29. Accordingly, defendants’ stated concerns regarding plaintiff’s proposal, in the first
sentence of Section B(i), are not supported by the record.
30. Plaintiff proposes, in the second sentence of Section B(i), replacing reference to a
“federal government” contract with “any” contract.
31. The parties discussed, and the court proposed, at the April 30, 2014 conference and
hearing, a definition of confidential information for purposes of the preliminary injunction motion
to be not limited to the federal government contract specified in paragraph 20 of the complaint, but
to include any other contract or solicitation while the action is pending.
32. Plaintiff’s proposed change, in the second sentence of Section B(i), is consistent with
the scope of the injunction as discussed and proposed, at the April 30, 2014, conference and hearing.
33. Plaintiff proposes adding, at Section B(ii), in first part, a restriction that prohibits
defendant eSTS “[t]hrough [defendant] Tuschen and other third parties, [from] employing or
soliciting any RLM employees.”
34. Plaintiff’s proposal, at Section B(ii), in first part, is partially redundant of Section A and
Section A(ii), which is applicable to defendant Tuschen acting “in concert with eSTS.”
35. Where Section B(ii), in first part, also prohibits conduct of eSTS and other third parties,
independent of defendant Tuschen, it extends beyond the terms of the covenant not to compete,
executed only by plaintiff and defendant Tuschen, and thus does not preserve the status quo.

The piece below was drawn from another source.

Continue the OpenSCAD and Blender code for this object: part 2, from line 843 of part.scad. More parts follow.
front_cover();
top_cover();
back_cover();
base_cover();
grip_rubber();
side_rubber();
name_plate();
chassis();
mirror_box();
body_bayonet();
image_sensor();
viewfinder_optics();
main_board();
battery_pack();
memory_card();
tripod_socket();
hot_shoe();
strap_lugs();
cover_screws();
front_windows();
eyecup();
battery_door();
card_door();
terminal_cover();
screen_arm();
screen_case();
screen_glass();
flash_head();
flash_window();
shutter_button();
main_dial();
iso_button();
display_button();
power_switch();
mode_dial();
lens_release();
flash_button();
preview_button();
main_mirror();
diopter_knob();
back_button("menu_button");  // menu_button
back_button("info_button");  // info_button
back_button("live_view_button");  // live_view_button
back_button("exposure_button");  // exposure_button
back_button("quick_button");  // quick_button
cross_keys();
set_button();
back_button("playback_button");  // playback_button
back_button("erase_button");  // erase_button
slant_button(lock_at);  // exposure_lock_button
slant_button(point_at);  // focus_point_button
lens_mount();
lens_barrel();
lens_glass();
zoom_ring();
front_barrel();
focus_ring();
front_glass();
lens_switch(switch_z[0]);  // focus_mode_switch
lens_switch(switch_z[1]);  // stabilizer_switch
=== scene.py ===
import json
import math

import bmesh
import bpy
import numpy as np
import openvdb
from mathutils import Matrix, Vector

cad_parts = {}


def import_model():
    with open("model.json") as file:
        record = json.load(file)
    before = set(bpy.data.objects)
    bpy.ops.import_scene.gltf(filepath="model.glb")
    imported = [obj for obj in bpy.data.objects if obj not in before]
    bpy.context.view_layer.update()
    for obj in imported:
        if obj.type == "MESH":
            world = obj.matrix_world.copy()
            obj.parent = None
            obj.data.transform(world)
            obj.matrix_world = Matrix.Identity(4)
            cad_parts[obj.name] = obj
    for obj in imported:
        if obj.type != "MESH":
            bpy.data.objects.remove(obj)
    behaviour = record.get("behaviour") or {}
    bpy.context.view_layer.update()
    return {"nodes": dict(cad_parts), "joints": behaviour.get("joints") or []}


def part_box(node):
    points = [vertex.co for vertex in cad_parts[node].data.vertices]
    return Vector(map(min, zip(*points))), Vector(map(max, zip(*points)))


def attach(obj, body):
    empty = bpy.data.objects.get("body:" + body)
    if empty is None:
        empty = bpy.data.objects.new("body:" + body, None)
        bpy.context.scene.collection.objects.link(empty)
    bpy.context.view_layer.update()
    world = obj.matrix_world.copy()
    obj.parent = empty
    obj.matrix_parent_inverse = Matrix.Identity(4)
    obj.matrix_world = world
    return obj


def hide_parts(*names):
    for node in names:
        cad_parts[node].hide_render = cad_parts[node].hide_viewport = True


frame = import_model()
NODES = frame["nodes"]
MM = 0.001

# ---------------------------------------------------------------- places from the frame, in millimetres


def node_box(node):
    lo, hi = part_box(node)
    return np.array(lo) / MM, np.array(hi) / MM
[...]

36. Plaintiff proposes adding, at Section B(ii), in second part, a restriction that prohibits
defendant eSTS from “diverting or interfering with business or contracts between RLM and any
37. To the extent this proposed provision is applicable to defendant eSTS in concert with
defendant Tuschen, it is not justified for the reasons stated at numbered paragraphs 24-27, above.

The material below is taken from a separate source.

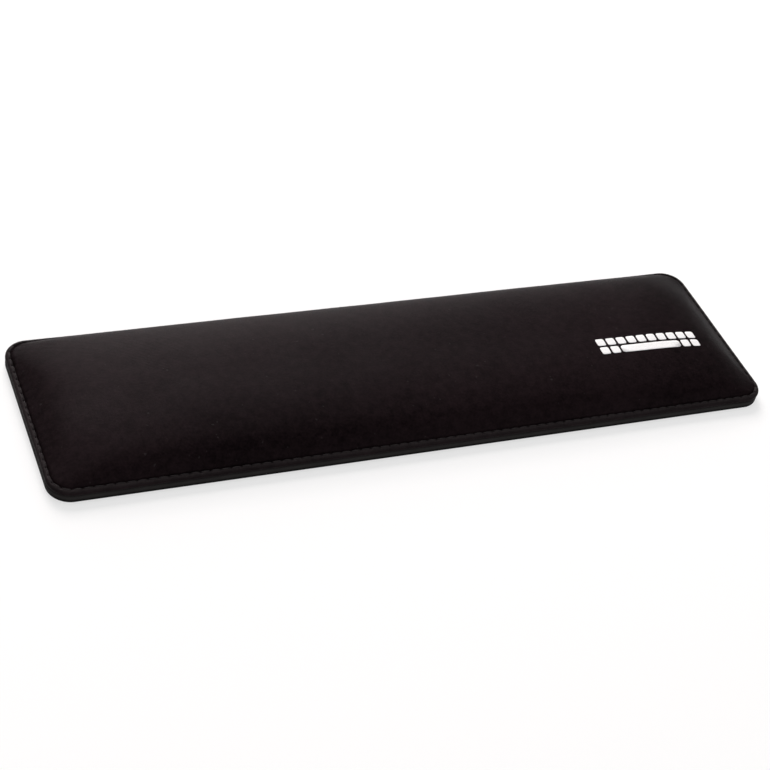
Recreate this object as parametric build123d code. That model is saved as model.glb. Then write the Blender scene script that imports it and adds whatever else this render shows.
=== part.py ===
"""Slim padded wrist rest for a tenkeyless keyboard.

A crowned foam pillow in a stretch-fabric cover lies on a thin board. The cover runs out over the
board as a narrow flange, turns round its edge and is hemmed underneath, with one topstitch row at
the pillow's foot. A film bonds this padded half to a solid rubber base.

Millimetres. X runs along the rest, +Y away from the sitter, +Z up. The origin is the centre of the
base's underside.
"""
from build123d import *
import os

# Outline of the padded half, seen from above
LENGTH = 360.0
DEPTH = 100.0
CORNER_R = 11.0

# Rubber base
BASE_THICK = 4.2
BASE_INSET = 0.2                # the base stands this far inside the padded half
BASE_EDGE_R = 0.4

# Bonding film, seen from the side as a dark groove
FILM_THICK = 0.2
FILM_INSET = 2.6

# Cover, board and hem
SKIN = 0.7                      # stretch fabric with its laminated backing
BOARD_THICK = 1.0
HEM_WIDTH = 12.0
HEM_CORNER_R = 2.0
FLANGE_TOP_R = 1.5              # rounded over the top, squarer underneath
FLANGE_LOW_R = 0.7

# Pillow
FOOT_INSET = 2.5                # from the outline to the crease at the pillow's foot
SHOULDER = 20.0                 # from the crease to where the pillow is level
PILLOW_RISE = 12.2
SHOULDER_CORNER_R = 12.0
PILLOW_RINGS = 6

# Topstitch
STITCH_INSET = 1.8
STITCH_PITCH = 4.73
STITCH_RUN = 4.0                # visible thread between two needle holes
THREAD_R = 0.3

# Printed mark: two rows of plain keys
MARK_CENTRE = (127.5, -13.0)
MARK_WIDTH = 58.0
KEY = 4.6
KEY_GAP = 1.2
KEY_R = 0.9
INK_THICK = 0.1

# Levels, worked out from the thicknesses
FILM_Z = BASE_THICK
HEM_Z = FILM_Z + FILM_THICK
BOARD_Z = HEM_Z + SKIN
FLANGE_TOP_Z = BOARD_Z + BOARD_THICK + SKIN
CROWN_Z = FLANGE_TOP_Z + PILLOW_RISE


def outline(inset, corner_r=None):
    """The plan outline moved in by inset; the corners share one centre unless a radius is given."""
    radius = CORNER_R - inset if corner_r is None else corner_r
    return RectangleRounded(LENGTH - 2 * inset, DEPTH - 2 * inset, radius)


def slab(inset, z, thick, corner_r=None):
    """A flat sheet with the outline moved in by inset, from level z up."""
    return Pos(0, 0, z) * extrude(outline(inset, corner_r), amount=thick)


def pillow(inset, foot_z):
    """A pillow whose side is a parabola: steep at its foot and level at the shoulder."""
    rings = []
    for i in range(PILLOW_RINGS):
        t = i / (PILLOW_RINGS - 1)
        ring_inset = inset + SHOULDER * t
        corner_r = (1 - t) * (CORNER_R - inset) + t * SHOULDER_CORNER_R
        ring_z = foot_z + PILLOW_RISE * (1 - (1 - t) ** 2)
        rings.append(Pos(0, 0, ring_z) * outline(ring_inset, corner_r))
    return loft(rings, ruled=True)


def rubber_base():
    """Solid rubber sheet with its two rims slightly rounded."""
    sheet = slab(BASE_INSET, 0, BASE_THICK)
    rims = sheet.faces().sort_by(Axis.Z)[0].edges() + sheet.faces().sort_by(Axis.Z)[-1].edges()
    return fillet(rims, BASE_EDGE_R)


def hem_recess():
    """The space that the turned hem leaves open under the middle of the board."""
    return slab(SKIN + HEM_WIDTH, HEM_Z, SKIN, HEM_CORNER_R)


def bonding_film():
    """Thin film over the whole joint, thicker where it fills the space inside the hem."""
    return slab(FILM_INSET, FILM_Z, FILM_THICK) + hem_recess()


def stiffener_board():
    """Flat board that carries the flange and keeps the rest straight."""
    return slab(SKIN, BOARD_Z, BOARD_THICK)


def foam_core():
    """One block of moulded foam on the board, one cover thickness inside the pillow's skin."""
    return pillow(FOOT_INSET + SKIN, BOARD_Z + BOARD_THICK)


def top_cover():
    """The cover: pillow skin, flange, wrapped edge and hem in one piece, closed over foam and board."""
    flange = slab(0, HEM_Z, FLANGE_TOP_Z - HEM_Z)
    flange = fillet(flange.faces().sort_by(Axis.Z)[-1].edges(), FLANGE_TOP_R)
    flange = fillet(flange.faces().sort_by(Axis.Z)[0].edges(), FLANGE_LOW_R)
    body = flange + pillow(FOOT_INSET, FLANGE_TOP_Z)
    return body - foam_core() - stiffener_board() - hem_recess()


def stitch_row(stitch, z):
    """Copies of one stitch, laid end to end round the flange, as many on each quarter of the way."""
    path = Pos(0, 0, z) * outline(STITCH_INSET).wire()
    count = 4 * round(path.length / STITCH_PITCH / 4)
    stitches = []
    for i in range(count):
        along = (i + 0.5) / count
        place = Plane(origin=path.position_at(along), x_dir=path.tangent_at(along), z_dir=(0, 0, 1))
        stitches.append(place * stitch)
    return Compound(children=stitches)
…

38. To the extent this proposed provision prohibits conduct of eSTS, independent of
defendant Tuschen, it extends beyond the terms of the covenant not to compete, executed only by
plaintiff and defendant Tuschen, and thus does not preserve the status quo.
B. Conclusions of Law
1. “A plaintiff seeking a preliminary injunction must establish  that he is likely to succeed
on the merits,  that he is likely to suffer irreparable harm in the absence of preliminary relief, 
that the balance of equities tips in his favor, and  that an injunction is in the public interest.”

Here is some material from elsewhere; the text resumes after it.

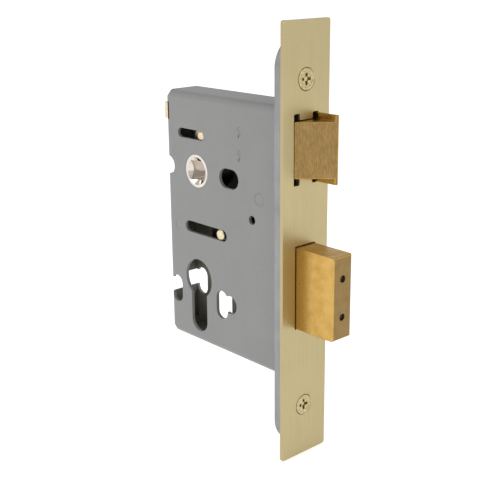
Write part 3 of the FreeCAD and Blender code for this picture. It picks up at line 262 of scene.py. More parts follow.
FINISHES: dict[str, Finish] = {
    "case_steel": Finish(
        "case_grey_plate", (0.232, 0.232, 0.228), (0.195, 0.197, 0.192), metallic=0.0,
        roughness=0.48, spread=0.05, streak=0.25, blotch=0.3, blotch_size=16.0, bump=0.006,
        speck=0.3,
    ),
    # Inside of the case: painted shade, a darker and more olive grey than the outside.
    "case_inner_shaded": Finish(
        "case_inner_painted_shade", (0.18, 0.176, 0.142), (0.13, 0.127, 0.10), metallic=0.0, roughness=0.6,
        spread=0.05, streak=0.3, bump=0.006,
    ),
    "plated_cover": Finish(
        "cover_grey_plate", (0.22, 0.22, 0.214), (0.18, 0.182, 0.174), metallic=0.0, roughness=0.5,
        spread=0.05, streak=0.25, blotch=0.4, blotch_size=11.0, bump=0.006, speck=0.3,
    ),
    "forend_brass": Finish(
        "forend_satin_brass", (0.485, 0.408, 0.23), (0.412, 0.341, 0.18), roughness=0.44,
        spread=0.05, grain=Grain.UPRIGHT, streak=0.55, blotch=0.2, blotch_size=22.0, anisotropy=0.4,
    ),
    "forend_steel": Finish(
        "forend_plated_steel", (0.31, 0.312, 0.308), (0.25, 0.252, 0.248), roughness=0.42,
        grain=Grain.UPRIGHT, blotch=0.4,
    ),
    "screw_brass": Finish(
        "screw_brass_plate", (0.66, 0.57, 0.34), (0.38, 0.31, 0.16), roughness=0.3, spread=0.1,
        streak=0.7, blotch_size=0.9, bump=0.05, speck=0.6,
    ),
    # Latch bevel: brushed brass, darker than the bolt brass round it; the brushing is real, the
    # darkness painted shade.
    "latch_brass": Finish(
        "latch_brushed_shaded_brass", (0.40, 0.262, 0.102), (0.235, 0.145, 0.05), roughness=0.4,
        grain=Grain.FINE_UPRIGHT, streak=0.9, blotch=0.3, blotch_size=5.0, bump=0.03,
    ),
    "bolt_brass": Finish(
        "bolt_drawn_brass", (0.58, 0.38, 0.12), (0.50, 0.285, 0.065), roughness=0.34,
        grain=Grain.FINE_UPRIGHT, streak=0.35, blotch=0.6, blotch_size=5.0, bump=0.012,
    ),
    # Deadbolt's end face: the bolt brass at half brightness, painted shade, with its own upright
    # grain.
    "bolt_end_shade": Finish(
        "bolt_cut_end_painted_shade", (0.287, 0.19, 0.072), (0.218, 0.145, 0.057), roughness=0.45,
        grain=Grain.UPRIGHT, streak=0.4, blotch=0.4, blotch_size=5.0, bump=0.014,
    ),
    "inner_brass": Finish(
        "carriage_brass", (0.55, 0.38, 0.14), (0.36, 0.24, 0.08), roughness=0.36,
        grain=Grain.ALONG_X, blotch=0.4,
    ),
    "pin_cream": Finish(
        "pin_bright_zinc", (0.80, 0.70, 0.47), (0.60, 0.52, 0.33), roughness=0.4, spread=0.1,
        blotch_size=1.2, bump=0.02,
    ),
    "plated_steel": Finish(
        "zinc_plated_steel", (0.55, 0.55, 0.53), (0.38, 0.38, 0.37), roughness=0.36, spread=0.1,
        streak=0.4, blotch_size=3.0,
    ),
    "follower_nickel": Finish(
        "follower_bright_nickel", (0.74, 0.70, 0.65), (0.50, 0.43, 0.36), roughness=0.15,
        spread=0.05, streak=0.15, blotch_size=5.0, bump=0.004,
    ),
    # Near-black steel: the hardened rods and the deadbolt tail, and painted shade on the cover
    # hook's flanks and the follower's shoulder.
    "dark_steel": Finish(
        "oiled_black_steel_and_painted_shade", (0.05, 0.048, 0.045), (0.02, 0.019, 0.018), roughness=0.42, spread=0.1,
        grain=Grain.ALONG_X,
    ),
    "spring_steel": Finish(
        "oiled_spring_wire", (0.13, 0.125, 0.12), (0.07, 0.065, 0.06), roughness=0.3, streak=0.4,
        blotch=0.4, blotch_size=2.0, bump=0.006,
    ),
}


class Palette:
    """Builds each finish once and hands it out by its slot's name."""

    def __init__(self) -> None:
        """Starts with nothing built."""
        self._built: dict[str, bpy.types.Material] = {}

    def get(self, slot: str) -> bpy.types.Material:
        """Returns a slot's material, built at its first use."""
        if slot not in self._built:
            self._built[slot] = FINISHES[slot].build()
        return self._built[slot]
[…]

Winter v. Natural Res. Def. Council, Inc., 555 U.S. 7, 20 (2008).
2. Plaintiff will suffer irreparable harm if a preliminary injunction with the terms set forth
herein below is not in effect during the pendency of this litigation.
3. Security of $5,000 is an amount the court considers proper to pay the costs and damages
sustained by defendants to the extent wrongfully enjoined or restrained during this time period.
4. Defendants will not suffer irreparable harm upon entry of a preliminary injunction with
the terms set forth herein below.
5. On the present showing, without prejudice to findings upon further analysis by the court,
plaintiff has demonstrated a likelihood of success on the merits as to at least some part of plaintiff’s
claims upon which injunctive relief will be sought.
6. The preliminary injunction with the terms set forth herein is in the public interest.
7. Therefore, a preliminary injunction is warranted on the terms set forth as follows.
WHEREAS, without any admission of liability and without any preclusive effect, the parties
have jointly agreed to entry of a preliminary injunction to preserve the status quo pending the
present litigation, with many terms of such preliminary injunction consented to by the parties, and
several terms in dispute by the parties;
IN PART UPON AGREEMENT OF THE PARTIES, AND IN PART UPON FINDINGS
SET FORTH HEREIN, IT IS HEREBY ORDERED THAT:
A. Defendant Tuschen is hereby immediately enjoined and restrained, whether alone or in
concert with defendant eSTS or any of its officers, agents, servants, employees, and/or
representatives (other than counsel of record solely for purposes of providing a defense in this
action), until further order of this court, from:
(i) using or disclosing any confidential information of plaintiff she learned by virtue
of her employment with plaintiff. For purposes of this Order, “confidential information” does not
include information in the public domain, information generally known in the government support
services industry, and information acquired by defendant Tuschen completely independently of her
services for plaintiff. By way of illustration, confidential information includes (a) technical
proposals submitted; (b) pricing; (c) employee salary information; (d) personnel evaluations; and
(e) fee, profit, overhead and general and administrative information in relation to the U.S.
contract entitled lA, CYND Resident, and MTT Support, numbered
(ii) from employing or attempting to employ any employee of plaintiff, or from
soliciting or attempting to solicit any employee of plaintiff to leave his or her employment, until the
earlier of (a) June 13, 2014 or (b) further order of this court.
B. Defendant eSTS is hereby immediately enjoined and restrained, whether alone or in
concert with any person or entity, until further Order of this Court, from using or disclosing any
confidential information of plaintiff that may have been previously acquired by defendant Tuschen.
By way of illustration, defendant eSTS may not incorporate any confidential information into a bid
for any contract in competition with plaintiff.
C. If either defendant discovers in its or her respective possession any confidential
information of plaintiff in a tangible form during the term of this Order, then that defendant must
immediately return the confidential information to plaintiff. Defense counsel of record may retain
a copy of the confidential information solely for purposes of providing a defense in this action.
D. Within five days of the entry of this order, plaintiff shall post security of $5,000.00 with
the Clerk of Court to indemnify defendants from any damage incurred by reason of this order.
SO ORDERED, this the 14th day of May, 2014.